Beijing could not be more blunt. China has a right—even an obligation—to use force against Taiwan if it takes steps toward independence. It’s the law, says China’s communist regime.

Washington has long wrestled with this attitude toward Taiwan, which China considers a breakaway province. The issue has grown in importance recently.

In October, the US approved the sale of $6.5 billion in new defensive weapons for Taiwan. Included in the package—which was first proposed eight years ago—are Patriot air defense missile batteries, Apache attack helicopters, Javelin anti-tank missiles, and parts for Taiwan’s F-16 fighters.

The package did not include 66 F-16s, which Taiwan has sought in a separate request.

China responded by condemning the sale, banning port calls by US warships, and canceling military exchanges. “We demand the US change its ways,” a Chinese general said in November. He claimed the exchanges would not resume until the US canceled the sale.

The US has its own law—the 1979 Taiwan Relations Act. When Washington in 1978 switched diplomatic recognition from the Republic of China (Taiwan) to mainland China, Congress responded with the act. It pledges that the US will supply Taiwan with weapons necessary to defend itself, and that America will “maintain the capacity” to resist threats to Taiwan.

According to a Congressional Research Service report, the US (1) did not explicitly state the sovereign status of Taiwan in Joint Communiques of 1972, 1979, and 1982, (2) “acknowledged” the “one China” position of both sides of the Taiwan Strait, (3) has not recognized mainland China’s sovereignty over Taiwan, (4) has not recognized Taiwan as a sovereign country, and (5) has considered Taiwan’s status as undetermined.

The act, however, implies that America will come to Taiwan’s defense if the island is attacked. Many observers feel that the US would have no choice but to defend Taiwan from a Chinese armed assault.

The US has only one way to defend Taiwan: with a blend of airpower and sea power. Land-based fighters and bombers stationed at a handful of bases in the Western Pacific and carrier battle groups would bear the burden. USAF keeps a detachment of heavy bombers at Andersen AFB, Guam, at all times, and has fighters permanently assigned to bases in Japan and South Korea.

China prepares for this scenario. According to DOD’s 2008 report on Chinese military power, the “near-term focus on preparing for contingencies in the Taiwan Strait, including the possibility of US intervention, is an important driver of [Chinese] modernization.”

The bulk of China’s advanced weapons are based within striking distance of Taiwan. China keeps 490 combat aircraft within unrefueled combat range of Taiwan. Hundreds more could easily be moved to local bases.

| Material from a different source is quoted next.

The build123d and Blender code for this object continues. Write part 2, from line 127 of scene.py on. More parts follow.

China has roughly 1,100 ballistic missiles trained on the island.

The cross-strait balance of power already favors mainland China, and the imbalance is growing worse. For example, Beijing’s forces add about 100 new missiles each year.

China’s military embraces anti-access strategies. Chinese ballistic missiles can hit every air base in Korea and Japan, and China also has numerous, highly accurate cruise missiles and advanced anti-ship missiles to threaten carrier battle groups.

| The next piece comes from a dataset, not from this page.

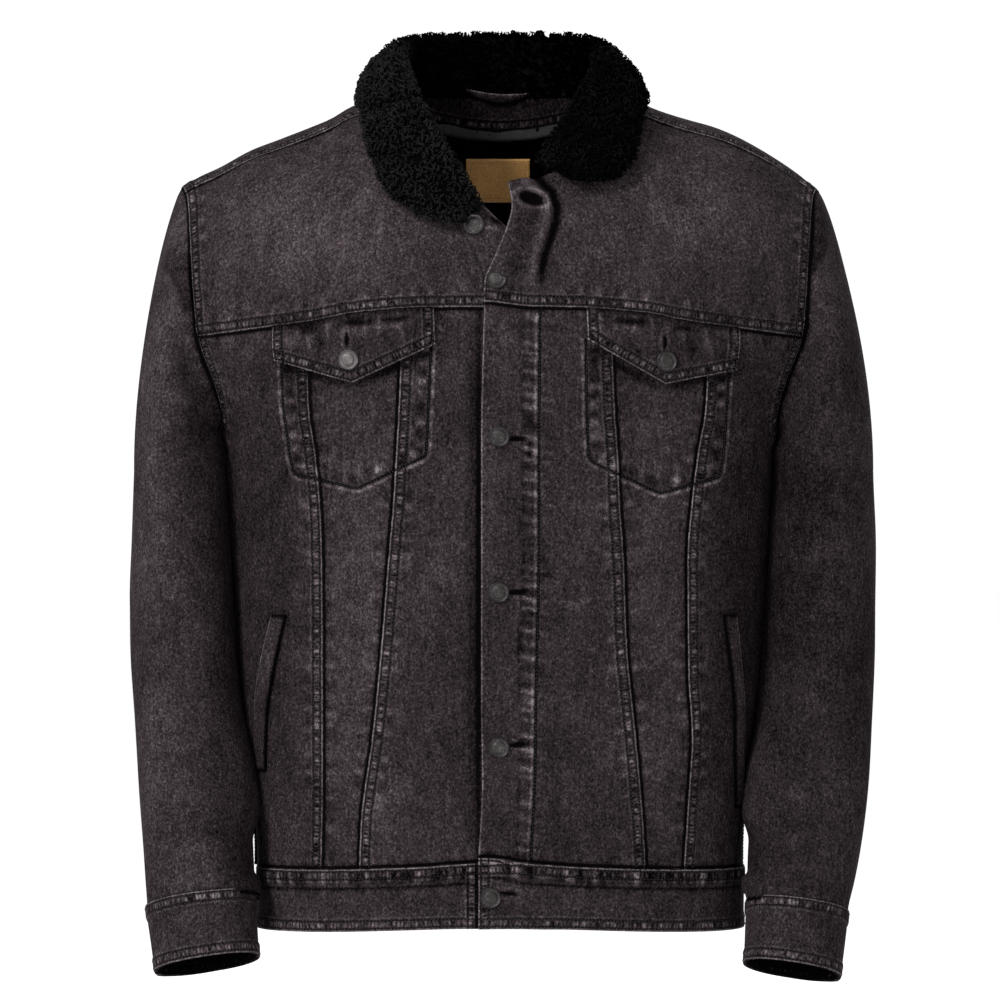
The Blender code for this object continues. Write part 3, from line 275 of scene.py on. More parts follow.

A recent RAND analysis of China’s anti-access strategies quotes a senior People’s Liberation Army officer saying “concentrated and unexpected” attacks are the best way to strike enemy airfields.

US analysts are particularly concerned about the vulnerability of aircraft and buildings at Western Pacific bases. Aircraft parked in the open and many buildings are “soft” targets vulnerable to attack by ballistic missiles with submunition warheads.

Guam lies outside of China’s missile radius. However, the US would encounter great difficulty operating from Guam alone, noted a recent RAND study. Defending F-22s, for example, might find themselves vastly outnumbered in action over the strait.

USAF’s permanent bases may be vulnerable to attack, but their destruction at Chinese hands would be no sure thing. China would risk World War III if it blanketed an air base with ballistic missiles, killing scores of Americans and Japanese or South Korean citizens in the process. That is seen as a powerful deterrent.

The bases themselves may prove resilient. Even Chinese military analysts do not assume air bases hundreds of miles from the Chinese mainland are easy to take out.

Still, a small number of large bases make for inviting targets, and military officials have called for USAF to broaden its base structure in the Far East.

DOD’s “lily pad” basing strategy calls for USAF to seek a wide range of bare bones facilities so that Air Force aircraft are not confined to existing garrisons.

To defend Taiwan, the US could conceivably fly from locations such as Palau, the Philippines, or Japan’s Ishigaki island. Officials note that, in the wake of the Sept. 11, 2001 attacks, US forces quickly arranged to use bases in Kyrgyzstan and Uzbekistan for operations in Afghanistan.

China’s military buildup creates risk. If China feels it could safely take Taiwan by force, a miscalculation could lead to a war that would be disastrous to all involved.